On the Gitlab side, if you're using a fork-based workflow (as we are), you need Developer access to a repo to set commit statuses, so our main bot (which runs with admin privileges for other Gitlab-specific reasons), adds our buildbot account to all new repos. Neither bot with the tokens run arbitrary code from the projects, so leaking via a malicious MR isn't trivial at least. It also means that if a fork turns off the Pipelines feature on their repo, viewing the statuses is basically broken. There are existing issues for these problems as well.

GitHub?

Posted May 17, 2017 16:44 UTC (Wed) by Cyberax (✭ supporter ✭, #52523) [Link] (4 responses)

JFYI, both AWS and Azure have instance types with GPU.

GitHub?

Posted May 17, 2017 17:51 UTC (Wed) by mathstuf (subscriber, #69389) [Link] (3 responses)

Yeah, but we still need macOS tested too :/ . I also think those GPUs tend to be homogeneous which makes testing wider ranges less viable. If we wanted to go full-cloud for testing, it'd be really expensive (either persistent machines to take advantage of incremental builds versus full builds every time) and I think we'd have to manage things across 3 or 4 providers. Just having the hardware local makes build management uniform at least even if maintenance is more of a burden (all of the builder descriptions live in one place and use a uniform description "language" rather than some being Docker containers, others being VM images, and whatever one uses for provisioning macOS testers.

And one project supports platforms that will never be in the cloud (VS 2008, macOS 10.7 (or so?), HP-UX, AIX, Solaris, etc.), so we're still back to some kind of local test infrastructure management solution.

GitHub?

Posted May 17, 2017 18:50 UTC (Wed) by excors (subscriber, #95769) [Link] (2 responses)

You could have short-lived VMs with persistent storage, so you can still do incremental builds despite starting a fresh VM each time. Or use separate machines for building and for running the tests. EC2's on-demand GPU instances cost ~50%-100% more than reserved ones per hour, so they're cheaper if you're only using it <50% of the time (after rounding up each use to an integer number of hours).

("Cheaper" is relative of course, it looks like EC2's cheapest modern one (with half of a GRID K520) is around $3K/year reserved, and the ones with more compute power cost more, so probably not worthwhile if you could get away with a cheap consumer GPU and don't need any of the other cloud features.)

GitHub?

Posted May 17, 2017 19:18 UTC (Wed) by mathstuf (subscriber, #69389) [Link] (1 responses)

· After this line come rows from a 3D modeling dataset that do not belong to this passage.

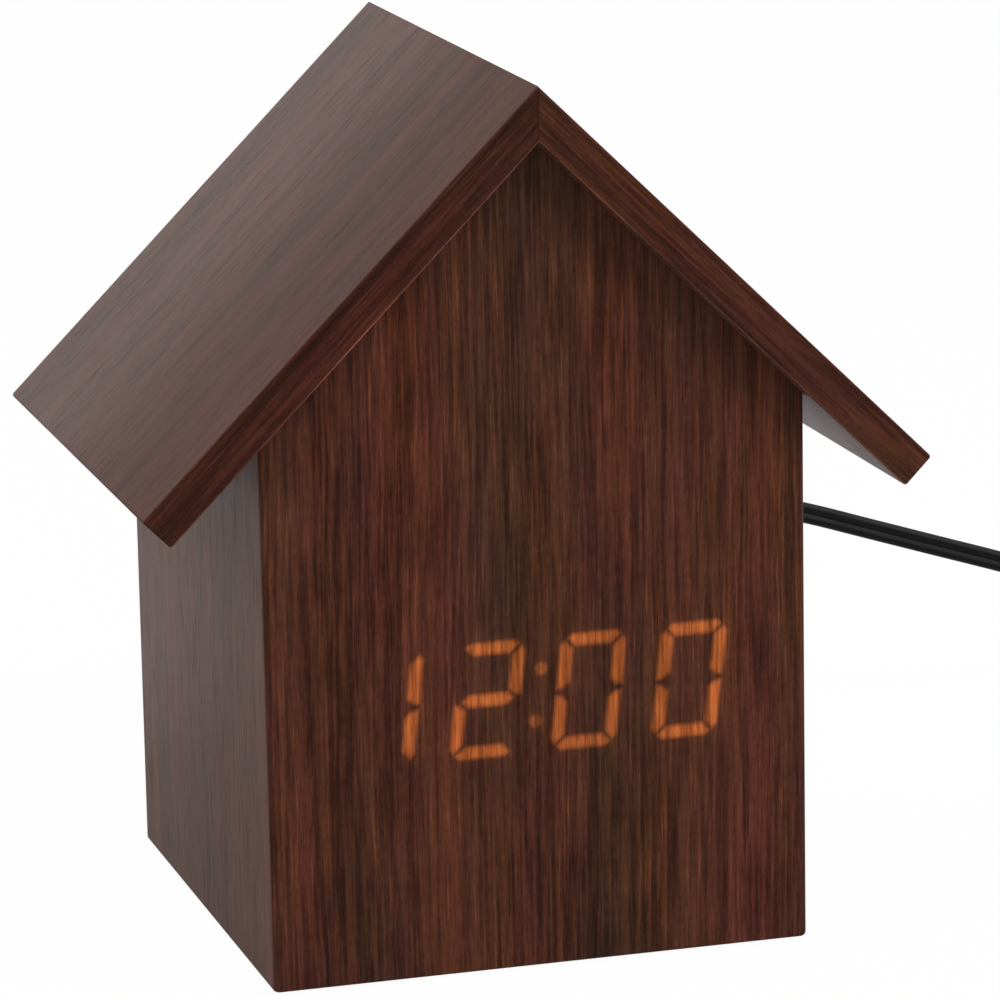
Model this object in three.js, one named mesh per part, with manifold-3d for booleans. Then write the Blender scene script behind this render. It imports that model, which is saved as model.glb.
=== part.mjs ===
// A wooden digital alarm clock in the shape of a small house, in millimetres, +Z up.
// Veneered boards make the box and the roof. An LED display shines through the front
// veneer, the controls sit on a plate in the back panel, and a flat twin lead runs to a
// plug-in adapter. The origin is under the middle of the house, on the surface it stands on.
// X is to the right seen from the front, and Y points to the back.
import * as THREE from "three";
import { mergeVertices } from "three/addons/utils/BufferGeometryUtils.js";
import Module from "manifold-3d";

// House: overall sizes. Its width follows from the display that it holds.
const body_depth = 97;
const wall_height = 95.8;
const roof_pitch = 44.6;
const roof_thickness = 6.7;
const roof_slope_length = 96.3;
const roof_overhang = 5;
const foot_height = 0.8;

// House: boards
const veneer_thickness = 0.6;
const front_board_thickness = 5;
const front_board_rail = 3.4;
const side_wall_thickness = 5;
const base_board_thickness = 5;
const back_panel_thickness = 4;
const back_panel_recess = 1.5;
const corner_radius = 1.2;
const eave_radius = 1;
const ridge_block_width = 18;
const batten_width = 10;
const batten_top_gap = 5.4;

// Clearances
const seat_gap = 0.3;
const well_clearance = 0.15;
const screw_clearance = 0.2;
const cut_overrun = 1;

// Feet
const foot_radius = 6;
const foot_recess = 1;
const foot_edge = 2.2;

// Display
const display_height = 48.6;
const digit_height = 20.25;
const digit_width = 11.5;
const digit_slant = 7.3;
const segment_width = 2.4;
const segment_gap = 0.43;
const segment_middle_gap = 0.9;
const colon_radius = 1.2;
const colon_spacing = 9;
const web_thickness = 0.8;
const web_margin = 0.6;
const cell_wall = 0.675;
const housing_end_wall = 4.3;
const housing_rim = 1.8;

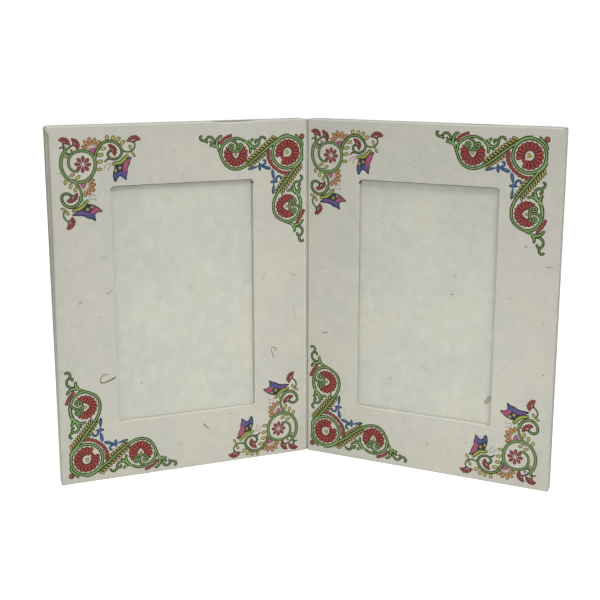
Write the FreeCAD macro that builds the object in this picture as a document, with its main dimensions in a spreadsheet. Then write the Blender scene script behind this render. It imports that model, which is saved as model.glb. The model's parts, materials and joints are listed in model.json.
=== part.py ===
"""Hinged double photo frame: two paper-covered board leaves joined by a folded paper strip.

Each leaf is a sandwich. A board with a window is wrapped in printed handmade paper, three card
spacers leave a slot that is open at the top, and a lined backing board closes the back.

Leaf frame: X runs across the leaf from its centre line, Y is depth from the front face
towards the back, Z is height from the bottom edge. The part's frame has its origin on the
ground under the middle of the open frame, and both leaves swing about one upright line.
"""
import FreeCAD, Part
import os
import re

import Sketcher

Vector = FreeCAD.Vector

# Driving dimensions, in millimetres and degrees
SIZES = {
    "photo_width": 102,
    "photo_height": 152,
    "photo_clearance": 2,
    "side_lap": 7,
    "sill_lap": 4,
    "border_width": 36,
    "board_thickness": 2,
    "paper_thickness": 0.25,
    "spacer_thickness": 1,
    "glue_gap": 0.05,
    "corner_radius": 1.5,
    "edge_radius": 0.8,
    "window_corner_radius": 2,
    "window_edge_radius": 0.4,
    "turn_in_clearance": 1,
    "back_flap_width": 14,
    "slot_flap_height": 12,
    "mitre_gap": 0.2,
    "backing_inset": 3,
    "joint_gap": 1.2,
    "face_gap": 0.2,
    "fold_setback": 0.5,
    "fold_clearance": 0.03,
    "fold_radius": 0.5,
    "strip_inset": 1,
    "opening_angle": 130.8,
    "overrun": 1,
}

# Lengths worked out from the driving ones, and from each other
DERIVED = {
    "window_width": "(photo_width - 2 * side_lap)",
    "window_height": "(photo_height - 2 * sill_lap)",
    "leaf_width": "(window_width + 2 * border_width)",
    "leaf_height": "(window_height + 2 * border_width)",
    "half_leaf": "(leaf_width / 2)",
    "half_window": "(window_width / 2)",
    "window_bottom": "border_width",
    "window_top": "(leaf_height - border_width)",
    "half_slot": "((photo_width + photo_clearance) / 2)",
    "side_turn_in": "(half_slot - half_window - turn_in_clearance)",
    "sill_turn_in": "(sill_lap - turn_in_clearance)",
    "board_back": "(paper_thickness + board_thickness)",
    "turn_in_back": "(board_back + paper_thickness)",
    "spacer_back": "(board_back + spacer_thickness)",
    "lining_back": "(spacer_back + paper_thickness)",
    "backing_back": "(lining_back + board_thickness)",
    "wrap_depth": "(backing_back + paper_thickness)",
    "leaf_depth": "(wrap_depth + paper_thickness)",
    "board_inset": "(paper_thickness + glue_gap)",
    "half_board": "(half_leaf - board_inset)",
    "board_top": "(leaf_height - board_inset)",
    "half_flap": "(half_slot - glue_gap)",
    "inner_corner": "(corner_radius - paper_thickness)",
    "inner_edge": "(edge_radius - paper_thickness)",
    "flap_bottom": "(leaf_height - paper_thickness - slot_flap_height)",
    "hinge_offset": "(joint_gap / 2)",
    "turn": "(90 - opening_angle / 2)",
    "hinge_y": "(((2 * hinge_offset + leaf_width) * sin(turn)"
               " - (face_gap + leaf_depth) * cos(turn)) / 2)",
}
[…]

For clean builds, our build/test cycle takes about 20–40 minutes (depending on platform) machines on 10-core CPUs with hyperthreading for one project; another takes at least 45 on the same hardware. Incremental builds can be as small as 5 minutes, 15 for the larger project. The machines cost ~$2500 up front and can run multiple builds (depending on the project). I don't know what the electricity costs. There's also a benefit in being able to sit down with a machine to see what's gone wrong on it (helpful when you're dealing with things like rendering differences).

GitHub?

Posted May 17, 2017 20:00 UTC (Wed) by Cyberax (✭ supporter ✭, #52523) [Link]

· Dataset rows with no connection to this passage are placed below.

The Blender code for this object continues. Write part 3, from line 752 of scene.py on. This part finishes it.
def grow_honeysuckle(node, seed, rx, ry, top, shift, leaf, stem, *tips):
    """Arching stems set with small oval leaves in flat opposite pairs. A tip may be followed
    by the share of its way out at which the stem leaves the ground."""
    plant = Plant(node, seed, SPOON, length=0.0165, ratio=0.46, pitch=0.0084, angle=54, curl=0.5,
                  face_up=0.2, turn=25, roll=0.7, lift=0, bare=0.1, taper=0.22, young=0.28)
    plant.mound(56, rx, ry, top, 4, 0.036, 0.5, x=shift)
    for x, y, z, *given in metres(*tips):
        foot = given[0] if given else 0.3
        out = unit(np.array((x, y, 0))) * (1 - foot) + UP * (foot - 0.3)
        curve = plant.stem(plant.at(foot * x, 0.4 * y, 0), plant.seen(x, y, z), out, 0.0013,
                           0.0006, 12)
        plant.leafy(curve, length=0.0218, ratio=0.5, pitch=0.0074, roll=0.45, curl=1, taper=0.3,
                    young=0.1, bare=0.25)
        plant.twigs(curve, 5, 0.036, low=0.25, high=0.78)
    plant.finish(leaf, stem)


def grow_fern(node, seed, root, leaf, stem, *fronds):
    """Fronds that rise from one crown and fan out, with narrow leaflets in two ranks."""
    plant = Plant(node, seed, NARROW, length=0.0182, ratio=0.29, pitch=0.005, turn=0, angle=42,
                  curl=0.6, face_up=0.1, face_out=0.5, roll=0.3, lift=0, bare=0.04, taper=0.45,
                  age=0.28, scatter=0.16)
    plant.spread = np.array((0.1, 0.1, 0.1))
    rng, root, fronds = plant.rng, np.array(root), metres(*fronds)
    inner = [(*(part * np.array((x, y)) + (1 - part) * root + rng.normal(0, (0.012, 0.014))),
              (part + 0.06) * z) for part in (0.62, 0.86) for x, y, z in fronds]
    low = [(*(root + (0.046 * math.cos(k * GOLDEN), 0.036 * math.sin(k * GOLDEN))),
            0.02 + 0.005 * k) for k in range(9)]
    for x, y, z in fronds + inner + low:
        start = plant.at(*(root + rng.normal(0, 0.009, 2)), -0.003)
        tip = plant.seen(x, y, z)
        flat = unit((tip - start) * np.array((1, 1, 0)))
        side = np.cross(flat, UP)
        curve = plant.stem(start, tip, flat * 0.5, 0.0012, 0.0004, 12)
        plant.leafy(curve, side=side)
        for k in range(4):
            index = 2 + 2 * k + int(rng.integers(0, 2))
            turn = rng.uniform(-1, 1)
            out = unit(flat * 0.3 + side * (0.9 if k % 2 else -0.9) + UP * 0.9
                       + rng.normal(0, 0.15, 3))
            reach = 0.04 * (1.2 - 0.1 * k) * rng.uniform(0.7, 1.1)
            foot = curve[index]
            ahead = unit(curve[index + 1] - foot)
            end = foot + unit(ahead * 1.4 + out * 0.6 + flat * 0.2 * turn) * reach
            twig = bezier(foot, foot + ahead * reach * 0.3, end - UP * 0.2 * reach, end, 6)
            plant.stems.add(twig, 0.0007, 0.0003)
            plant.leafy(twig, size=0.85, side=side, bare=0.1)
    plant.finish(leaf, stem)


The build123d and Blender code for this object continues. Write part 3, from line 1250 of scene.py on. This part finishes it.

Yes, for GPU it might make sense to do local builds.

BTW, one of our clients uses pre-built containers to run stuff on expensive instances (with 1Tb of RAM). The build is handled on cheap instance types and only the final containers are run on the expensive instances that are spun down once the calculation is over.

You can also sometimes get GPU instances on EC2 Spot Instances for very cheap.